Leveling up a leadership team is probably the hardest part of the CEO’s job.
Why don’t current solutions meet the CEO’s needs? Well, of course they do, sometimes. The problem is that the current solutions either aren’t tailored to the needs of startup or scaleup CEOs, or they’re ad hoc and inefficient. Executive search is slow and expensive, and it produces expensive full-time executives. And no matter how good an executive search firm is, I’ve never met a CEO who has a better than 50% success rate in hiring new leaders from the outside. Ever. Add all that up - expensive, slow, medium success rate, and perhaps most important for a startup CEO, leaving you with expensive full-time headcount in multiple areas of your company - that is not a recipe for startup success when you’re sweating your burn rate.
Frequently, the CEO just taps her network for execs or for on-demand executives like the ones Bolster places – that could be asking board members or friends or advisors for suggestions. Quite frankly, those suggestions stand a better chance of success than transactional executive search since the candidate referral source is usually somewhat of an insider. But those searches are really disorganized or one-off. When a CEO turns to their network for spot help, they often aren’t running a comprehensive process, creating a serious job spec, seeing a broad set of candidates for comparisons, and the like.
Our job at Bolster is to make all of this easier and lighter weight. The rise of the gig economy means that startups no longer need to rely on the painful binary choice of “the person/opening I have today” and “the expensive full-time exec coming in from the outside.” The new way to scale an executive team is with a mix of interim executive talent to quickly fill gaps, fractional executive talent to provide strategic oversight and guidance to a team, part-time, functional mentors/coaches/advisors to advise a less experienced functional leader, project-based consultants to fill in specific holes, and yes, the occasional full-time outside hire, possibly via a search firm (or if your fractional CXO loves your company and joins full-time!).

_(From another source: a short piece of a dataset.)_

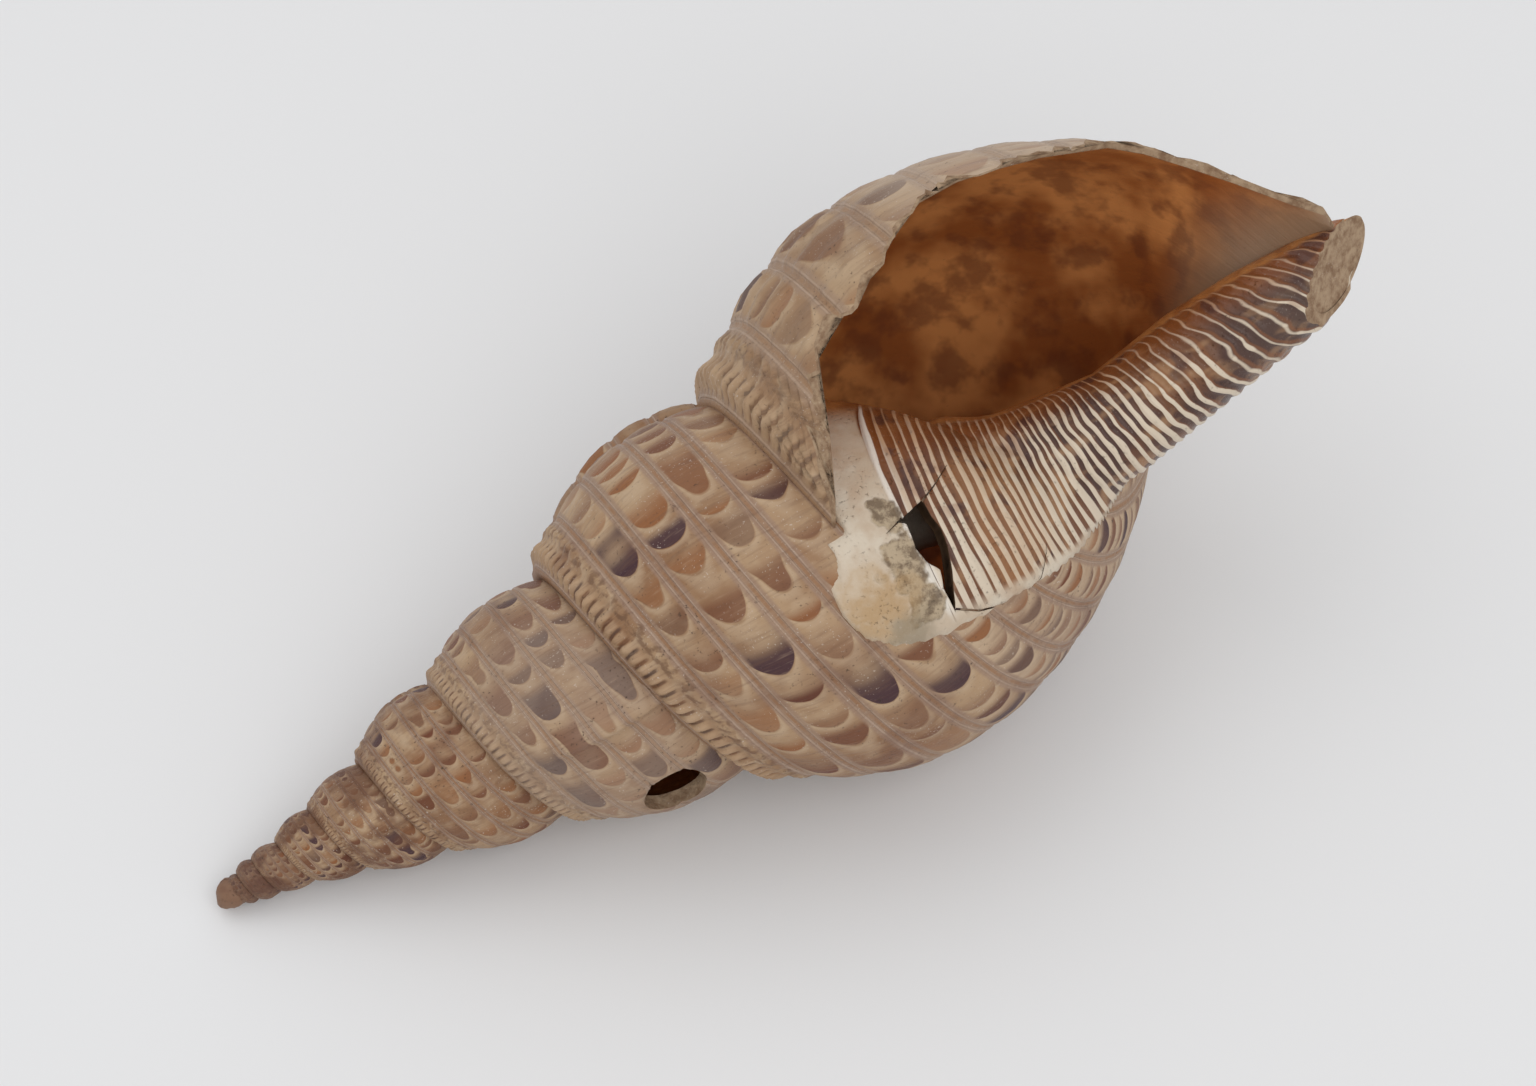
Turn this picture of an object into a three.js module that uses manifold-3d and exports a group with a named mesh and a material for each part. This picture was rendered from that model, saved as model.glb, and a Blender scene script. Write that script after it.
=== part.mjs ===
// A triton's trumpet shell: one continuous shell wall, coiled to the right round a central pillar.
//
// The shell is worked out in its own frame, with the apex at the origin and the coiling axis along +Z,
// and is laid on its side at the end. Every whorl has the outline of the one before it, grown by one
// factor, so one section that turns and grows sweeps out the whole shell. Growth is counted in turns.
// It is nought at the outermost bulge of the mouth and negative back towards the apex.
import * as THREE from 'three';
import { LoftGeometry } from 'three/addons/geometries/LoftGeometry.js';
import { mergeVertices } from 'three/addons/utils/BufferGeometryUtils.js';
import Module from 'manifold-3d';

// Driving dimensions, in millimetres and degrees, with growth in turns.
const growthPerTurn = 1.5;
const oldestTurn = -7.5; // the point is worn away before this
const oldestHollowTurn = -3; // the small whorls before this are taken as solid
const lipThickness = 2.8;
const wallThickness = 4.2; // reached half a turn back from the lip
const glazeThickness = 1.2; // inner lip laid over the whorl before
const thickestAtFullSize = 8;
const coreRadius = 2.5; // where a section stops short of the axis

// Outline of the newest whorl, from its suture to the end of the canal: [height, distance out].
const outline = smoothCurve([
  [193, 53.5], [204, 63], [223, 74.5], [246, 82], [273, 82],
  [299, 74.5], [326, 59.5], [344, 41], [356, 12],
]);
const sutureTuck = [194, 50]; // the outline starts bedded in the whorl before
const canalEnd = [358.5, coreRadius];
const outlineSteps = 11;
const tipSwell = 0.6; // the worn point is blunter than the whorls' growth would make it
const tipPlug = { height: 7.5, radius: 4.5, halfLength: 5 };
const spireLean = 2; // the spire bends a little away from the mouth
const lipSteps = 4;
const mouthTurn = 0.25; // the hollow's floor is cut this far along
const pastLip = 0.05;
const sectionMiddle = [265, 30];
const drawnIn = 0.005;

// Varices, the thick ribs left by old lips, stand two thirds of a turn apart.
const varixSpacing = 16 / 24;
const newestVarixTurn = -7 / 24;
const varixHalfWidth = 1 / 24;
const varixRise = 0.045; // share of the distance from the axis
const spireSlack = 0.07; // how much the spire's whorls fall in between varices
const spireTurn = -1.25;

// The lip is broken back unevenly: degrees of growth reached at equal shares of the outline.
const lipDegrees = [90, 56, 47, 41, 35, 31, 24, 12, 14, 48];
const lipReach = smoothCurve(lipDegrees.map((degrees, i) => [i / (lipDegrees.length - 1), degrees]));

// Inner side of the hollow: over the whorl before, then along the pillar.
const hollowFloor = [[206, 46.5], [217, 39.8], [228, 30.2], [238, 21], [250, 13.5], [263, 10],
  [294, 8], [344, 11.5]];
const hollowCorner = [197, 50.8];

// Pillar behind the inner lip: [height, lean away from the mouth, radius].
const pillarRings = [[238, 5, 12], [252, 7, 16], [268, 8.5, 16.5], [294, 9.5, 14.5], [320, 5, 14.2],
  [342, 2.5, 12.8], [356, 2.6, 10.4], [368, 2.8, 7.5], [375, 3, 3.5]];
const pillarSides = 16;

// Holes and breaks. Those in the wall are placed by [turn, share of the outline].
const blowHole = { at: [-1.576, 0.35], halfSizes: [9.5, 9.5, 9], twist: 0, sides: 20 };
const wallBreak = { at: [-0.7, 0.59], halfSizes: [3, 8.5, 9], twist: 25, sides: 8 };
const canalBreak = { at: [-4.7, 2, 364.7], halfSize: 16, around: 130, up: 23 };

// How the shell lies: on its newest varix and its worn point, with the mouth rolled up and aside.
const restTilt = 17.78; // rise of the axis from the point to the mouth
const restRoll = 60.55;
const apexPlace = [-180.6, -7.36, 3.14];

const outlineShares = [...evenShares(outlineSteps).slice(0, -1), 0.95, 1];

const wasm = await Module();
wasm.setup();

function smoothCurve(points) {
  return new THREE.SplineCurve(points.map(([x, y]) => new THREE.Vector2(x, y)));
}

function evenShares(steps, first = 0) {
  return Array.from({ length: steps + 1 }, (_, i) => THREE.MathUtils.lerp(first, 1, i / steps));
}

// A closed geometry as a solid that can be joined and cut.
function solidOf(geometry) {
  const bare = new THREE.BufferGeometry().setIndex(geometry.index);
  const merged = mergeVertices(bare.setAttribute('position', geometry.attributes.position), 1e-4);
  const mesh = { numProp: 3, vertProperties: merged.attributes.position.array };
  return new wasm.Manifold(new wasm.Mesh({ ...mesh, triVerts: new Uint32Array(merged.index.array) }));
}

function geometryOf(solid) {
  const { vertProperties, triVerts } = solid.getMesh();
  const geometry = new THREE.BufferGeometry();
  geometry.setAttribute('position', new THREE.BufferAttribute(vertProperties, 3));
  geometry.setIndex(new THREE.BufferAttribute(triVerts, 1));
  geometry.computeVertexNormals();
  return geometry;
}

// How much a whorl stands out at a turn, for its varices and the slack between them.
function swellAt(turn) {
  const fromVarix = Math.max(0, newestVarixTurn - turn) / varixSpacing;
  const away = Math.abs(newestVarixTurn - turn - Math.round(fromVarix) * varixSpacing);
  const onSpire = THREE.MathUtils.smoothstep(spireTurn - turn, 0, 0.3);
  const slack = spireSlack * onSpire * Math.sin(Math.PI * fromVarix) ** 2;
  return varixRise * Math.max(0, 1 - away / varixHalfWidth) - slack;
}

// Where a point [height, distance out] of the newest section lies at another turn of growth.
function grown([height, out], turn) {
  const angle = turn * 2 * Math.PI;
  const scale = growthPerTurn ** turn;
  const swell = 1 + tipSwell * (1 - THREE.MathUtils.smoothstep(height * scale, 4, 28));
  const lean = spireLean * (1 - THREE.MathUtils.smoothstep(height * scale, 60, 130));
  const place = new THREE.Vector3(out * swell * Math.cos(angle), out * swell * Math.sin(angle), height);
  return place.multiplyScalar(scale).sub(new THREE.Vector3(lean, 0, 0));
}

// The outline moved in by a thickness, as points [height, distance out].
function outlineInside(thickness, shares) {
  return shares.map((share) => {
    const at = outline.getPointAt(share);
    const along = outline.getTangentAt(share);
    return [at.x + along.y * thickness, at.y - along.x * thickness];
  });
}

// Turns of growth in equal steps, which reach from one turn to another.
function turnsBetween(first, last, steps) {
  return evenShares(steps).map((share) => THREE.MathUtils.lerp(first, last, share));
}

// A solid swept by a section through rings, each at one turn or with a turn for each of its points.
// sectionAt gives the full-size section at a turn. End rings are drawn in a little, so that two
// lengths which overlap by one step cross cleanly. The ring at the lip is not.
function swept(sectionAt, ringTurns, endsAtLip = false) {
  const rings = ringTurns.map((turns, k) => {
    const turnOf = (i) => (Array.isArray(turns) ? turns[i] : turns);
    const isEnd = k === 0 || (k === ringTurns.length - 1 && !endsAtLip);
    const keep = isEnd ? 1 - drawnIn : 1;
    const ring = sectionAt(turnOf(0)).map((point, i) => {
      const kept = point.map((size, axis) => THREE.MathUtils.lerp(sectionMiddle[axis], size, keep));
      return grown(kept, turnOf(i));
    });
    return ring.reverse();
  });
  return solidOf(new LoftGeometry(rings, { capStart: true, capEnd: true }));
}

// Lengths of half a turn, so that none of them meets itself, each begun one step early.
function sweptHalfTurns(sectionAt, first, last, stepsAt) {
  const lengths = [];
  for (let turn = first; turn < last; turn += 0.5) {
    const steps = stepsAt(turn);
    lengths.push(swept(sectionAt, turnsBetween(turn - 0.5 / steps, turn + 0.5, steps + 1)));
  }
  return lengths;
}

// The turn of growth that the broken lip reaches at each point of the outline.
function lipTurns() {
  return outlineShares.map((share) => lipReach.getPoint(share).y / 360);
}

// All the whorls as if they were filled, with a closed core along the axis.
function filledWhorls() {
  const shares = outlineShares;
  const section = [[sutureTuck[0], coreRadius], sutureTuck, ...outlineInside(0, shares), canalEnd];
  const rise = (i) => Math.sin(Math.PI * THREE.MathUtils.clamp((i - 1) / section.length, 0, 1));
  const sectionAt = (turn) => {
    const swell = swellAt(turn);
    return section.map(([height, out], i) => [height, out * (1 + rise(i) * swell)]);
  };
  const reached = lipTurns();
  const lastTurns = [reached[0], reached[0], ...reached, reached.at(-1)];
  const toLip = evenShares(lipSteps).map((share) => lastTurns.map((last) => last * share));
  const core = new THREE.CylinderGeometry(1.6 * coreRadius, 1, canalEnd[0] - tipPlug.height, 8);
  core.rotateX(Math.PI / 2).translate(-spireLean / 2, 0, (canalEnd[0] + tipPlug.height) / 2);
  const plug = new THREE.SphereGeometry(tipPlug.radius, 10, 8);
  plug.scale(1, 1, tipPlug.halfLength / tipPlug.radius).translate(-spireLean, 0, tipPlug.height);
  return wasm.Manifold.union([
    ...sweptHalfTurns(sectionAt, oldestTurn, 0, (turn) => (turn < -3.9 ? 5 : 12)),
    swept(sectionAt, [-0.5 / 12, ...toLip], true),
    solidOf(core),
    solidOf(plug),
  ]);
}

// The hollow that the animal lived in. It runs on past the lip, into the open.
function hollow() {
  const sectionAt = (turn) => {
    const grownBack = THREE.MathUtils.clamp((0.1 - turn) / 0.6, 0, 1);
    const real = THREE.MathUtils.lerp(lipThickness, wallThickness, grownBack);
    const thickness = Math.min(real / growthPerTurn ** turn, thickestAtFullSize);
    const floor = hollowFloor.map(([height, out]) => [height, out + glazeThickness]);
    const crease = THREE.MathUtils.clamp((thickness - 4) / 12, 0, 1);
    const sharpCorner = [hollowCorner[0], hollowCorner[1] + glazeThickness];
    const corner = sharpCorner.map((size, axis) => THREE.MathUtils.lerp(size, floor[0][axis], crease));
    return [corner, ...outlineInside(thickness, outlineShares.slice(1)), ...floor.reverse()];
  };
  const lastTurns = [mouthTurn, ...lipTurns().slice(1), ...hollowFloor.map(() => mouthTurn)];
  const toLip = evenShares(lipSteps).map((share) => lastTurns.map((last) => last * share));
  const beyond = lastTurns.map((last) => last + pastLip);
  return wasm.Manifold.union([
    ...sweptHalfTurns(sectionAt, oldestHollowTurn, 0, (turn) => (turn < -1 ? 6 : 12)),
    swept(sectionAt, [-0.5 / 12, ...toLip, beyond], true),
  ]);
}

function pillar() {
  const rings = pillarRings.map(([height, lean, radius]) => {
    const ring = [];
    for (let i = 0; i < pillarSides; i += 1) {
      const angle = i / pillarSides * 2 * Math.PI;
      ring.push(new THREE.Vector3(radius * Math.cos(angle) - lean, radius * Math.sin(angle), height));
    }
    return ring;
  });
  return solidOf(new LoftGeometry(rings, { capStart: true, capEnd: true }));
}

// A plug to cut a hole through the wall, with its third size across the wall.
function wallCutter({ at: [turn, share], halfSizes, twist, sides }) {
  const pointAt = (t, s) => grown(outlineInside(0, [s])[0], t);
  const place = pointAt(turn, share);
  const along = pointAt(turn, share + 0.01).sub(place).normalize();
  const outward = pointAt(turn + 0.01, share).sub(place).cross(along).normalize();
  const across = new THREE.Vector3().crossVectors(along, outward);
  const plug = new THREE.CylinderGeometry(1, 1, 2, sides).rotateX(Math.PI / 2).scale(...halfSizes);
  plug.rotateZ(THREE.MathUtils.degToRad(twist));
  plug.applyMatrix4(new THREE.Matrix4().makeBasis(across, along, outward));
  return solidOf(plug.translate(...place));
}

// A block to cut the broken flat across the end of the pillar. It faces around the axis and up along it.
function canalCutter() {
  const { at, halfSize, around, up } = canalBreak;
  const size = 2 * halfSize;
  const block = new THREE.BoxGeometry(size, size, size).translate(0, 0, halfSize);
  block.rotateY(THREE.MathUtils.degToRad(90 - up)).rotateZ(THREE.MathUtils.degToRad(around));
  return solidOf(block.translate(...at));
}

function wholeShell() {
  const cutters = [wallCutter(blowHole), wallCutter(wallBreak), canalCutter()];
  const joined = filledWhorls().subtract(hollow()).add(pillar()).subtract(wasm.Manifold.union(cutters));
  // The outer skin alone is kept, which fills a few sealed slits along the axis.
  const skins = joined.decompose();
  return skins.reduce((largest, skin) => (skin.volume() > largest.volume() ? skin : largest));
}

const shellStuff = new THREE.MeshStandardMaterial({ color: 0xa58a6e, roughness: 0.6, metalness: 0 });
const shell = new THREE.Mesh(geometryOf(wholeShell()), shellStuff);
shell.name = 'shell';
shell.rotation.z = THREE.MathUtils.degToRad(180 - restRoll);

const part = new THREE.Group();
const laid = new THREE.Group();
laid.rotation.y = THREE.MathUtils.degToRad(90 - restTilt);
laid.position.set(...apexPlace);
laid.add(shell);
part.add(laid);
export default part;
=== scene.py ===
import math

import bmesh
import bpy
import numpy as np
from mathutils import Matrix, Vector, noise


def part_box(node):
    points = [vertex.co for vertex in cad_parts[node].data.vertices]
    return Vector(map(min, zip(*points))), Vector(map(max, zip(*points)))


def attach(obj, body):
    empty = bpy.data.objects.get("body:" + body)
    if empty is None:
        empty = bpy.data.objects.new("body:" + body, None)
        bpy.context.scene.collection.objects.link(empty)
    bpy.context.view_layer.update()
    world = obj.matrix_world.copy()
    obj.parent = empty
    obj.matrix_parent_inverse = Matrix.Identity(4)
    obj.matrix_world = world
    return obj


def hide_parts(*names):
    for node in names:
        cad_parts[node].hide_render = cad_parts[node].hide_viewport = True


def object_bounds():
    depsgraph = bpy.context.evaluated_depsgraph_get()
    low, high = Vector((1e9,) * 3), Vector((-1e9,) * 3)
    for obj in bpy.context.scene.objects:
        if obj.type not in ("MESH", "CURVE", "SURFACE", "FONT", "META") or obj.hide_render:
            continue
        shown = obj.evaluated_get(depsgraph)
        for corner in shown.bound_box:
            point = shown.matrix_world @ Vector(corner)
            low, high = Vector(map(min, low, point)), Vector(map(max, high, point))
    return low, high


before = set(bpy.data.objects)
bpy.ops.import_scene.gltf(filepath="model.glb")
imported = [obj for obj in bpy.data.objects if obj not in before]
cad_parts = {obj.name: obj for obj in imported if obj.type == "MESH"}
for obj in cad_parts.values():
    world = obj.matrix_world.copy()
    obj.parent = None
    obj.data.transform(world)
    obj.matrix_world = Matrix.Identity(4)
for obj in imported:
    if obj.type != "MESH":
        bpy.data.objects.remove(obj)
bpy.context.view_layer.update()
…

With Bolster, you have a network of all those types of talent, well curated and well profiled, available for near-instant matches and near-instant start dates - and a suite of tools and services designed to help you proactively identify your needs across all your functional areas so you’re never scrambling your way out of a tight spot.
What about the existing team? If you’re a leader inside a startup or scaleup, Bolster is ALSO created for you. The painful binary choice CEOs face that I wrote above is particularly painful for you if you’re no longer scaling quickly enough. Frequently, promising junior people are layered or shuttered aside because the CEO doesn’t have the time, or the functional expertise required, to coach or mentor the person to success. Bolster creates an easy mechanism for CEOs to help pinpoint the areas in which you need growth and development as well as an easy way to find either temporary leadership or a function-specific advisor/mentor/coach to help you grow with the role and with the company.
The best startup CEOs I know are the ones who are already using multiple types of on-demand talent at the same time to help their companies along that journey from single-cell to complex organisms. I believe three years from today, the frequent usage of this kind of talent will move from the realm of early adopters to mainstream. The ones who embrace it first will have a competitive advantage.